Works come to me in all kinds of ways, but I ask the same questions: Do I know what it is? (I really want the answer to be no.) Is there a surprising kind of alchemy in the work—magnetic and inscrutable, subversive and world-restoring, for example? Does it ask me to read differently, to consider image and text as not as illustrative or explicative, but in an unusual relationship? Could I read it again and again? (Because I will.) Is it many things at once, resistant to categories, unwieldy, maybe even “unpublishable”? Can I think of a handful of other, likely small, independent publishers who would be excited and able to usher it into the world? If I can, it’s not a Siglio book. Is it work that is or has been invisible, illegible, misread, marginalized, forgotten, constrained, etc.? Is it something I don’t know quite how to publish—a real challenge? And can I honestly serve the work well while on that learning curve, and given Siglio’s various limitations as a very tiny press? Every book is a deeply collaborative process, so I must ask, will working with the author/artist/editor be a joy? Finally, do I love it—its ambitions, its flaws, the world it invokes? In all, a wholly subjective, entirely idiosyncratic evaluation.

What is the “aha” element that made you select Saint Phalle’s (auto)biography as a perfect Siglio title?
In 2011, Nicole Rudick—when she was managing editor of The Paris Review—excerpted Jess: O! Tricky Cad & Other Jessoterica, edited by Michael Duncan. Since then, we’ve had an ongoing conversation driven by our mutual interest in the convergence of the literary and the visual, and I’ve come to admire her own personal alchemy: infinite curiosity and acute skepticism. When I edited and published the Dorothy Iannone compendium You Who Read Me With Passion Now Must Forever Be My Friends in 2014, Nicole told me she was dreaming of a book of Niki de Saint Phalle’s “illuminated” autobiographical writings, works that have a kinship with Iannone’s. Both artists are autodidacts who use bold color, ornamented first-person image-text narratives; both exalt joy and love as liberating—though they pursued each differently; both were repeatedly dismissed by the “serious” (male) art world; both had the courage and intention to break taboos. The comparison ends there in style and substance; you could never mistake one for the other.

At the time I knew just a little about Saint Phalle and her iconoclastic and exuberant feminist works (the shooting paintings, the Nanas, the Tarot Garden). Learning that there were other, as-yet-unexplored ways to read her work and her life, it was an easy yes. There was no “aha” moment. Really, I had just been waiting for Nicole to come to me with a book she knew no one else would quite know what to do with. And as I trust Nicole’s editorial acumen, her creative thinking and her intellectual rigor, it didn’t matter that neither of us quite knew what this book would ultimately be.

Saint Phalle is known for large, colorful and inflated sculptural figures. How does this book intersect with her “major” art?
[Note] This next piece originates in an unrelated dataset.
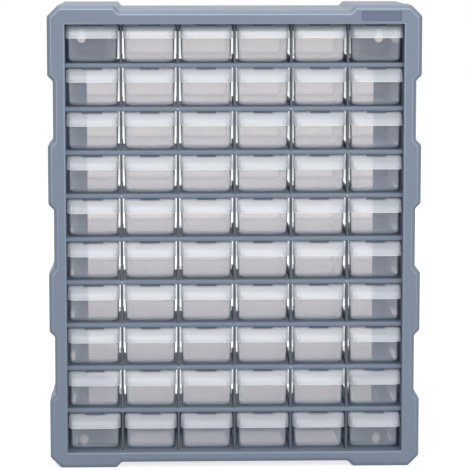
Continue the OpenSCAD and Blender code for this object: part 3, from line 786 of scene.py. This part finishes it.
# A matt painted board
floorPaint, tree = newMaterial("paleStudioFloor")
coat = addNode(tree, "ShaderNodeBsdfDiffuse", inputs={"Color": linear(studio["floor"])})
share = addNode(tree, "ShaderNodeMath", {"operation": "MULTIPLY"}, {1: studio["floorSeen"]},
                {0: seenRays(tree)})
white = addNode(tree, "ShaderNodeEmission", inputs={"Color": (1, 1, 1, 1)},
                links={"Strength": share.outputs[0]})
both = addNode(tree, "ShaderNodeAddShader", links={0: coat.outputs[0], 1: white.outputs[0]})
addNode(tree, "ShaderNodeOutputMaterial", links={"Surface": both.outputs[0]})
mesh = bpy.data.meshes.new("studioFloor")
side = studio["floorSide"]
board = rectangle(-side, side, -side, side)
mesh.from_pydata(alongZ(board, -studio["floorDrop"]).tolist(), [], [(3, 2, 1, 0)])
mesh.materials.append(floorPaint)
floor = bpy.data.objects.new("studioFloor", mesh)
bpy.context.scene.collection.objects.link(floor)

scene = bpy.context.scene
scene.world = bpy.data.worlds.new("studioWorld")
scene.world.use_nodes = True
tree = scene.world.node_tree
tree.nodes.clear()
strength = addNode(tree, "ShaderNodeMapRange", inputs={1: 0.0, 2: 1.0, 3: studio["sky"], 4: 1.0},
                   links={0: seenRays(tree)})
sky = addNode(tree, "ShaderNodeBackground", inputs={"Color": (1, 1, 1, 1)},
              links={"Strength": strength.outputs[0]})
addNode(tree, "ShaderNodeOutputWorld", links={"Surface": sky.outputs[0]})

for name, (place, target, size, power) in lamps.items():
    lamp = bpy.data.lights.new(name, "AREA")
    lamp.shape, lamp.size, lamp.energy = "SQUARE", size, power
    holder = bpy.data.objects.new(name, lamp)
    aim(holder, place, target)
    # the lamp behind would show as a white patch in the clear plastic
    holder.visible_glossy = name != "backSoftbox"

camera = bpy.data.cameras.new("studioCamera")
camera.lens, camera.sensor_width = studio["lens"], studio["sensor"]
camera.clip_start, camera.clip_end = 0.1, 50
scene.camera = bpy.data.objects.new("studioCamera", camera)
cameraY = cabinet["bezelY"] - studio["distance"]
aim(scene.camera, (studio["cameraX"] * mm, cameraY * mm, studio["cameraZ"] * mm),
    (0.0, cabinet["bezelY"] * mm, studio["targetZ"] * mm))

scene.view_settings.view_transform = "Standard"
scene.cycles.max_bounces = 12
scene.cycles.transparent_max_bounces = 64
print("studio made")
Or is this a smaller-scale “major” piece?
Those kinds of distinctions are ones I hope all Siglio books, and this one in particular, undermine. That we so often equate import with monumentality. That we lean into “major” for meaning rather than discovering the equally revelatory in the “minor” seems limiting. Saint Phalle certainly understood—and successfully exploited—the grand, theatrical gesture. But her first large-scale, “major” work Hon (in which museum-goers could enter a reclining, fecund, colorfully painted woman through her vagina and find an inviting and detailed world inside) was in fact ephemeral—destroyed once the exhibition was over. Many of her other permanent large-scale works live outside museums, to be engaged in ways one is not usually allowed with art: to touch them, enter them, play inside and around them, even live in them. In our world, this is a kind of secondary art, not what’s exalted, because there’s no repeated sale, no increase in valuation. Many of her works were as much about the process of making them as the end result; they were about (the act of) bringing something into existence. Her work and life were inextricable, and this book, compact and intimate, seeks to open an expansive space to experience both.

Why is this an (auto)biography rather than an edited collection of memories?
How is an autobiography not, at heart, a gathering of the things we remember? Case in point: Joe Brainard’s I Remember is composed of sentence after sentence that begins, I remember. The accumulation of those sentences creates a nuanced, moving, highly detailed portrait of a young gay man growing up in Tulsa, OK, escaping to New York City to become an artist. And just as there’s a space between each sentence or entry, there are all kinds of absences, the things left out, by choice perhaps, but also because they were simply not remembered. In a traditional autobiography, if one were to make the distinction, the author doesn’t admit to forgetting—aspiring, claiming even, to be complete.

Subjectivity is always at work in biography, autobiography, a collection of memories—in any act of writing a life: how the subject remembers and records a moment, how the author of someone else’s story interprets them, and so on. Nicole’s playful but quite pointed use of “(auto)biography” is a way to signal that it is a biography, but one which its subject has agency by being told in the first person. As the author, Nicole has written/constructed this narrative of the artist’s life by selecting and arranging Saint Phalle’s letters, sketches, prints, excerpts from her diaries, and other explicitly autobiographical pieces of writing, many from the archives and previously unpublished. In her foreword, Nicole writes, “An artwork for Saint Phalle was not an object but an act—ritual, performance, public, revelatory of her personal life. Art gave her wholeness. It gave her the ability to talk about loss and pain, mistakes and successes, collaboration and creativity.” Nicole’s intention is to make space for those works to speak so that Saint Phalle’s confessions, declarations, meditations and, yes, memories, not only trace the intimate contours of her life but accumulate into a complex portrait.